**Set task:**
In the listing below, find every line with the string "axes" and pull it out.
-------- Dataset content
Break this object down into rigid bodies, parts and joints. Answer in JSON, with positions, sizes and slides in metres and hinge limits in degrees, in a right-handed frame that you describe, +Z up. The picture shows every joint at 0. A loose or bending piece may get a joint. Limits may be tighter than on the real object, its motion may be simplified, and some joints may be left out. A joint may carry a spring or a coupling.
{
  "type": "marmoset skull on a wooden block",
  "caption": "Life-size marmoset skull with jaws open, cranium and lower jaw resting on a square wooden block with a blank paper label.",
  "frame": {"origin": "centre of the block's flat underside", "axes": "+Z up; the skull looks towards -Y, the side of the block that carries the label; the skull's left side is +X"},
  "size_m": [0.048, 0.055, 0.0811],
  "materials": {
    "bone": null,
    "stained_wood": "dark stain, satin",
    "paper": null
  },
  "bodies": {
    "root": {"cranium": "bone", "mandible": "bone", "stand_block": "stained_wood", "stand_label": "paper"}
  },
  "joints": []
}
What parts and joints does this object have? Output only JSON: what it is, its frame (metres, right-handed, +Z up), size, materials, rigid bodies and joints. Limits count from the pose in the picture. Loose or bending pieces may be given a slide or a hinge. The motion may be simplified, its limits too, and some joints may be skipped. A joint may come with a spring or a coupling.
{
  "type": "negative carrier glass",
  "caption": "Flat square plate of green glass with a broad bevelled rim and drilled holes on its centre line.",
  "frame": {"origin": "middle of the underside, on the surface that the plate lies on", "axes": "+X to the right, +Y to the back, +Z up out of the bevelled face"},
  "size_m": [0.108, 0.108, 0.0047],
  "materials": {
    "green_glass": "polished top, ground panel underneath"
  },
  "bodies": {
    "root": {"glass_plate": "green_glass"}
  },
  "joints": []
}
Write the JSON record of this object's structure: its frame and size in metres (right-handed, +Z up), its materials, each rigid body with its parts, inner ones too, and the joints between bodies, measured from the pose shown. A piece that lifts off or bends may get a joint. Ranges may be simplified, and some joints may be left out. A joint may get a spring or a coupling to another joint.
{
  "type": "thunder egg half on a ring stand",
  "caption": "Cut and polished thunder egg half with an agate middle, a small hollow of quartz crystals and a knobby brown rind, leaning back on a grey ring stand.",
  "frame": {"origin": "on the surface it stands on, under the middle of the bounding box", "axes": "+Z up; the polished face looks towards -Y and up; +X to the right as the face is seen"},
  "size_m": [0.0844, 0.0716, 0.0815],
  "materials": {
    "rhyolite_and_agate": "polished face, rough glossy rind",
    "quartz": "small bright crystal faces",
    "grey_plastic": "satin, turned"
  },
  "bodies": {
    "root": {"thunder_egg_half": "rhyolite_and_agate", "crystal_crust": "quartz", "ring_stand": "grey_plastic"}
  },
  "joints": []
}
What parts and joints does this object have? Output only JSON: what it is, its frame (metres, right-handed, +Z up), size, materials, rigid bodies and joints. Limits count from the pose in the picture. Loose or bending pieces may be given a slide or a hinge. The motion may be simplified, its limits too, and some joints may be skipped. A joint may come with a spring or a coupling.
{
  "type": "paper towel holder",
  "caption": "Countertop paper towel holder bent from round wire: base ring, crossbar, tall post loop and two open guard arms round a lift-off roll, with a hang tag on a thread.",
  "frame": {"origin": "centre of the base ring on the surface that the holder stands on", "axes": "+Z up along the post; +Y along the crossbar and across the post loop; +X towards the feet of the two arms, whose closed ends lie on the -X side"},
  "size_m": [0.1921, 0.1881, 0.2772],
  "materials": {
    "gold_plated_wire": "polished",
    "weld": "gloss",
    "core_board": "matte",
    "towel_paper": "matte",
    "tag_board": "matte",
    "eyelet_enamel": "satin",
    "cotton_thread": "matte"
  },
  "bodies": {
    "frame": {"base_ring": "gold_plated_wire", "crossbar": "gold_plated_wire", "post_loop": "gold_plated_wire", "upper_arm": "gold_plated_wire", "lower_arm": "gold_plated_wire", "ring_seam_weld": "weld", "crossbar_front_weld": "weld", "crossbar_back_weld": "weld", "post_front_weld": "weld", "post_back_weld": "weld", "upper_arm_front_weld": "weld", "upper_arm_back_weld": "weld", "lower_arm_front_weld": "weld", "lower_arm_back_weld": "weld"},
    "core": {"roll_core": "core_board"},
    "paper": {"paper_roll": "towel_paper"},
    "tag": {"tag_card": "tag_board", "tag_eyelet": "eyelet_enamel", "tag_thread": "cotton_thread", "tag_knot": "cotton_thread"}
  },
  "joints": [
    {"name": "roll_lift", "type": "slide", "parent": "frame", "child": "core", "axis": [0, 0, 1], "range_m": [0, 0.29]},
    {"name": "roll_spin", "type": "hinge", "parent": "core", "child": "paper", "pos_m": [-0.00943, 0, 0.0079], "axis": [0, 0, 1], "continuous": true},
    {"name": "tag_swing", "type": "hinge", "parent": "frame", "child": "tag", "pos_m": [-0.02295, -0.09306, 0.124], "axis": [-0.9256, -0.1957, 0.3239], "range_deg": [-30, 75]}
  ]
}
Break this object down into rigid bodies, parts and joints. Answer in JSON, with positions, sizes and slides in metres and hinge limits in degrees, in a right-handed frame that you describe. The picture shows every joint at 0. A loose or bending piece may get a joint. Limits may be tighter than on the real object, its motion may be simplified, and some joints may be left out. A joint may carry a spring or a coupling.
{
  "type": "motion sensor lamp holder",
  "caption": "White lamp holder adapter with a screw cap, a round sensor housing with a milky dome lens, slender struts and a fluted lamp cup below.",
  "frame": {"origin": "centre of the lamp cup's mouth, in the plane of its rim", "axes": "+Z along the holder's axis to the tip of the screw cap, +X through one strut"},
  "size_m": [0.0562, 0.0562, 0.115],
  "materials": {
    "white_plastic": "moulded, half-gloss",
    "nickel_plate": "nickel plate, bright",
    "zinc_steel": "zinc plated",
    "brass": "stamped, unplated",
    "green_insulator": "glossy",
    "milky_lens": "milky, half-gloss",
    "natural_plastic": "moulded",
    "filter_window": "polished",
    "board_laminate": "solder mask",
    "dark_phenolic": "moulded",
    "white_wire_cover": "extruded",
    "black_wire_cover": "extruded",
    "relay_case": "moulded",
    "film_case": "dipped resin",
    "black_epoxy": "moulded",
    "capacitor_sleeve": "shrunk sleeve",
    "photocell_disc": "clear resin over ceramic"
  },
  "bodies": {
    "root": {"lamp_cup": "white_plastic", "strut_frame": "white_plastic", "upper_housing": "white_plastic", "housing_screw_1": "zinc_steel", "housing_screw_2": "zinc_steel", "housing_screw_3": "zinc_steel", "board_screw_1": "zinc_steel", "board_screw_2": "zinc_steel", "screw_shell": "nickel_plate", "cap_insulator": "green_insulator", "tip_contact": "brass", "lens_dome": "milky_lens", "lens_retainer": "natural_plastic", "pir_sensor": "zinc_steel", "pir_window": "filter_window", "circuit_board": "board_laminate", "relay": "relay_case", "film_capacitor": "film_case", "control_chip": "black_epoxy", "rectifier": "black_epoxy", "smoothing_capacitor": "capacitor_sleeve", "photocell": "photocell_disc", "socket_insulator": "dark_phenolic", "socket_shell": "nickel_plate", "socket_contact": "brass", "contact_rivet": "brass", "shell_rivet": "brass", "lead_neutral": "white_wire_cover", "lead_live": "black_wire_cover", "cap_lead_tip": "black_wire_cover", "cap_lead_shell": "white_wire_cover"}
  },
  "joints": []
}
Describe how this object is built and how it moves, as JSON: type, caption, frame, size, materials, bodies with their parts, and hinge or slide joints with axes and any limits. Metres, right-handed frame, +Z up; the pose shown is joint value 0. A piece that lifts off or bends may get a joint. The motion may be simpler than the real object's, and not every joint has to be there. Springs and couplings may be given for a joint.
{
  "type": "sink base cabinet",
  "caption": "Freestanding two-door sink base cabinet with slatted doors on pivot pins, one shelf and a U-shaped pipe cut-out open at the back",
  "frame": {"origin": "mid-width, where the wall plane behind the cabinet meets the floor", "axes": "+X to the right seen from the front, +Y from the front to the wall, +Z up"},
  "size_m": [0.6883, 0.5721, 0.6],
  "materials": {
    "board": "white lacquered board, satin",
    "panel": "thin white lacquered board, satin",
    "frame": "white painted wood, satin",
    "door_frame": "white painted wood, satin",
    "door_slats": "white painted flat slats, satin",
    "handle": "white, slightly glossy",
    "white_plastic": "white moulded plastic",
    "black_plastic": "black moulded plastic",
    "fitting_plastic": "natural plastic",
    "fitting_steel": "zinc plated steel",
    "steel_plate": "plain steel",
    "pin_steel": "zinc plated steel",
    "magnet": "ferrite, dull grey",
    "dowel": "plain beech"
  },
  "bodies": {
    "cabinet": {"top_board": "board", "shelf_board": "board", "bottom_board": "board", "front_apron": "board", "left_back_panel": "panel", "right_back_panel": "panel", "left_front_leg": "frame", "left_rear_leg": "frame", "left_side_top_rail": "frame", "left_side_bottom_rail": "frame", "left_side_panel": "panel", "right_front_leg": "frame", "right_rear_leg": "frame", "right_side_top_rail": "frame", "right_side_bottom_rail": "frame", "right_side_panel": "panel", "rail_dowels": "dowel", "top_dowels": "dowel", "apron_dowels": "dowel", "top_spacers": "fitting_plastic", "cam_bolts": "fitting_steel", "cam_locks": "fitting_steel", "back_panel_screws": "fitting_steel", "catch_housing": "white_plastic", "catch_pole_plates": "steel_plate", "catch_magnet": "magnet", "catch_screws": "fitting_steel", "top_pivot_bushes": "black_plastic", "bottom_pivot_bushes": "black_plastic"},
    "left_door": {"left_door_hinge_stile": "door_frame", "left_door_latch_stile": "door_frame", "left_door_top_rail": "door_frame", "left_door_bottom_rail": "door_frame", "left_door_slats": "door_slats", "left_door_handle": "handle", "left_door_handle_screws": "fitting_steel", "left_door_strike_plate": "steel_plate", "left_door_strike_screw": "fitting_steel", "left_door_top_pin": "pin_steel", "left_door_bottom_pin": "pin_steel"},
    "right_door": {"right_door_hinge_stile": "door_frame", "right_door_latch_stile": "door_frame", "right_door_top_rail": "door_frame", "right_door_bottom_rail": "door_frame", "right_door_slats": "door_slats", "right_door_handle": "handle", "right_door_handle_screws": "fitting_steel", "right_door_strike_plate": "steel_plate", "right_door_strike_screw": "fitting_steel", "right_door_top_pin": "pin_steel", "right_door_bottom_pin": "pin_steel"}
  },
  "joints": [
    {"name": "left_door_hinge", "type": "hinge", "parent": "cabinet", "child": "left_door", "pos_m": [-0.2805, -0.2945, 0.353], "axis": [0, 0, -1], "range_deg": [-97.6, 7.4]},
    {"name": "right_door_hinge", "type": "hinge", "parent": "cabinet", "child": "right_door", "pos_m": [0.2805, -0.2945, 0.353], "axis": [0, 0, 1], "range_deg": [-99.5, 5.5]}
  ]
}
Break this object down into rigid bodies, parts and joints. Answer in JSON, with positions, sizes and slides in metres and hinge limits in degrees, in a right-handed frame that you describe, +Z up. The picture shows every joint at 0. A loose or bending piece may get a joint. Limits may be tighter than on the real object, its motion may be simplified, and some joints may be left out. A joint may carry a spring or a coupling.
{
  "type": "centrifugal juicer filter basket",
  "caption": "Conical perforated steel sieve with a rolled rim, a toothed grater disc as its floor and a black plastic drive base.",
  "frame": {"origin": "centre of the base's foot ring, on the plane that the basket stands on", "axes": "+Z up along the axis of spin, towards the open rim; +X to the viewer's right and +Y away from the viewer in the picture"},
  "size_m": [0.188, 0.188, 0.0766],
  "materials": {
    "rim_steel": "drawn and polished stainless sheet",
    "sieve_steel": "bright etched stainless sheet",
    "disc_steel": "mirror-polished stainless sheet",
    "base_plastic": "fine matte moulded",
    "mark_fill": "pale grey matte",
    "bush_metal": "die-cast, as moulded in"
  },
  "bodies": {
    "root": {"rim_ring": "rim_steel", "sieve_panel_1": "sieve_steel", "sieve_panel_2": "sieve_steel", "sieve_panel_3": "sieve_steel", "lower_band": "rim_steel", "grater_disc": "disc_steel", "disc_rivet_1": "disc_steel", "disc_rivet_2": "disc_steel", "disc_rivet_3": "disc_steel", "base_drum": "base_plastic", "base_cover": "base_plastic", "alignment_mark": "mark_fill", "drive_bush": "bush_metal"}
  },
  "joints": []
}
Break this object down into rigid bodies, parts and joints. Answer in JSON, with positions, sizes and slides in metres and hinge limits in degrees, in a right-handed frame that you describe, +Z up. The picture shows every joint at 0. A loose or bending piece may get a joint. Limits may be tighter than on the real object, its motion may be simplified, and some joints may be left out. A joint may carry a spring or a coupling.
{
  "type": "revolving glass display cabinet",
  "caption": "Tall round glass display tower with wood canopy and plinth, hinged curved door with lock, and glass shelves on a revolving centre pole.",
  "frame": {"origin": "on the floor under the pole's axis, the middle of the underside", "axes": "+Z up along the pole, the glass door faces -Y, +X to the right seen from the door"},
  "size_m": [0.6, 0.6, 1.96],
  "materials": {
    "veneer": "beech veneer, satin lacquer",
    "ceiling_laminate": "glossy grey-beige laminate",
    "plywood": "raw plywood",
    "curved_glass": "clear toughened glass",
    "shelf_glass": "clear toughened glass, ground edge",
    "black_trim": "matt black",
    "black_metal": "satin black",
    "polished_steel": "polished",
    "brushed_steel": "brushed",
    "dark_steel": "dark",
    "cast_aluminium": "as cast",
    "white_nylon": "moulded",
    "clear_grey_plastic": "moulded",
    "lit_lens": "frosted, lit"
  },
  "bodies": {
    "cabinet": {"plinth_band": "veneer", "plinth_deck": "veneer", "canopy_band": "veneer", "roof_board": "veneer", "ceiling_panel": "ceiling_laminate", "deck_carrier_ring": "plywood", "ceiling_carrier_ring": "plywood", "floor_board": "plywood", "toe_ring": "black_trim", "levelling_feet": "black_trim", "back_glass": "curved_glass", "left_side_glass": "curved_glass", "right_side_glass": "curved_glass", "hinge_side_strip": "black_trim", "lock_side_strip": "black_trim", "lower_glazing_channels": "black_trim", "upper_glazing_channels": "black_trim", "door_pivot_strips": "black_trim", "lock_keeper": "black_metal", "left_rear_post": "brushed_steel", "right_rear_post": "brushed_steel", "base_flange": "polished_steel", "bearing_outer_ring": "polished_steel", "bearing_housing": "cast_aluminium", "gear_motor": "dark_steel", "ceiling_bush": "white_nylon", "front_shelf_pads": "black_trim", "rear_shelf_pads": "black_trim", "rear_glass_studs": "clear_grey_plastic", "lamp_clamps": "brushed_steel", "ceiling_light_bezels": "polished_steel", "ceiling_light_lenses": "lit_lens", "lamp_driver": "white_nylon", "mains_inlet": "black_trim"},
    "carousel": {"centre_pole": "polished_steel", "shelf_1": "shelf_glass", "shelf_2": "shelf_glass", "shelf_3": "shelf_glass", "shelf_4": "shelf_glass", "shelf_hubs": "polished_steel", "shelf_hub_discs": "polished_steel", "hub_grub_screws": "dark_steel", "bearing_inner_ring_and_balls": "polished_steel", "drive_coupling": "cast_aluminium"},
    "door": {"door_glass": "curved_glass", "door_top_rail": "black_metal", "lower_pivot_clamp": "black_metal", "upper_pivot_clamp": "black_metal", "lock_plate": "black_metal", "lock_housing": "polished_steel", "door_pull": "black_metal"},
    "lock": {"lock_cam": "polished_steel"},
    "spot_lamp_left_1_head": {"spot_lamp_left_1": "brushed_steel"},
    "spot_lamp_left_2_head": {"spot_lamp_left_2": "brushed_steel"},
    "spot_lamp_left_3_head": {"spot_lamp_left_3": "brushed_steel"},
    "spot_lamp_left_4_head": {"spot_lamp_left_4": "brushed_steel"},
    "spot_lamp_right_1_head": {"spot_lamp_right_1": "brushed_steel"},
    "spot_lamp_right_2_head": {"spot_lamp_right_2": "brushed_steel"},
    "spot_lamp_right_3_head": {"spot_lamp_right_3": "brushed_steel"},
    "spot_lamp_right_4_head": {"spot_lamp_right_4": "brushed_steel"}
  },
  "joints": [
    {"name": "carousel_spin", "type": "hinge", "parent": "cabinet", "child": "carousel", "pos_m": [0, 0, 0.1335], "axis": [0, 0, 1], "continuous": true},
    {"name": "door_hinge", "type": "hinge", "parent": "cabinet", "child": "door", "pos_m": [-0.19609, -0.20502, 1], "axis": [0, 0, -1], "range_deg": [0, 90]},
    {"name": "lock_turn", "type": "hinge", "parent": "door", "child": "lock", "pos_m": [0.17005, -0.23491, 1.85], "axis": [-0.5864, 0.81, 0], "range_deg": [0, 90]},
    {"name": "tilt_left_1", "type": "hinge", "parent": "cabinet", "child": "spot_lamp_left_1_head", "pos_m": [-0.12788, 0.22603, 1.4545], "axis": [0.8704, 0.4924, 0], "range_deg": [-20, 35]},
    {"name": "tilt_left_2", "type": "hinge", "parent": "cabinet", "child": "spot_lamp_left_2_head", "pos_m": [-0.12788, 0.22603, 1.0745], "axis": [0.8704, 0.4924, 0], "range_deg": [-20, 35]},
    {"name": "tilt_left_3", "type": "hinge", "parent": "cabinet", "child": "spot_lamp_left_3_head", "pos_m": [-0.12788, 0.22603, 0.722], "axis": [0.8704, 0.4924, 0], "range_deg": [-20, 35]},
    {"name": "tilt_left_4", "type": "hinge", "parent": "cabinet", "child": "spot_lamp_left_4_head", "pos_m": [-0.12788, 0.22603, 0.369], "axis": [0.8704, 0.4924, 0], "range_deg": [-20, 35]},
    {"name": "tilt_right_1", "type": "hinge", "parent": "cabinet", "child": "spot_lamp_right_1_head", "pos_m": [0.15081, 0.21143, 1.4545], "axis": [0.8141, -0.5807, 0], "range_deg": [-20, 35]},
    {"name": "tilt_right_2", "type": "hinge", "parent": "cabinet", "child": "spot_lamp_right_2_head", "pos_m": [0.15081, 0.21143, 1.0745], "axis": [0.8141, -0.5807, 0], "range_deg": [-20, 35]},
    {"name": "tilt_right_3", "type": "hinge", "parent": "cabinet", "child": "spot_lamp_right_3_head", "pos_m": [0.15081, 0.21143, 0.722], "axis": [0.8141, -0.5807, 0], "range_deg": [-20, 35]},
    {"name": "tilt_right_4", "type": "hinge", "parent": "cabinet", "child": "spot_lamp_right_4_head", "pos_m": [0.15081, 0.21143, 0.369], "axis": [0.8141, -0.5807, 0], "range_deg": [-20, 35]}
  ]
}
----------------
**Result:**
  "frame": {"origin": "centre of the block's flat underside", "axes": "+Z up; the skull looks towards -Y, the side of the block that carries the label; the skull's left side is +X"},
  "frame": {"origin": "middle of the underside, on the surface that the plate lies on", "axes": "+X to the right, +Y to the back, +Z up out of the bevelled face"},
  "frame": {"origin": "on the surface it stands on, under the middle of the bounding box", "axes": "+Z up; the polished face looks towards -Y and up; +X to the right as the face is seen"},
  "frame": {"origin": "centre of the base ring on the surface that the holder stands on", "axes": "+Z up along the post; +Y along the crossbar and across the post loop; +X towards the feet of the two arms, whose closed ends lie on the -X side"},
  "frame": {"origin": "centre of the lamp cup's mouth, in the plane of its rim", "axes": "+Z along the holder's axis to the tip of the screw cap, +X through one strut"},
Describe how this object is built and how it moves, as JSON: type, caption, frame, size, materials, bodies with their parts, and hinge or slide joints with axes and any limits. Metres, right-handed frame, +Z up; the pose shown is joint value 0. A piece that lifts off or bends may get a joint. The motion may be simpler than the real object's, and not every joint has to be there. Springs and couplings may be given for a joint.
  "frame": {"origin": "mid-width, where the wall plane behind the cabinet meets the floor", "axes": "+X to the right seen from the front, +Y from the front to the wall, +Z up"},
  "frame": {"origin": "centre of the base's foot ring, on the plane that the basket stands on", "axes": "+Z up along the axis of spin, towards the open rim; +X to the viewer's right and +Y away from the viewer in the picture"},
  "frame": {"origin": "on the floor under the pole's axis, the middle of the underside", "axes": "+Z up along the pole, the glass door faces -Y, +X to the right seen from the door"},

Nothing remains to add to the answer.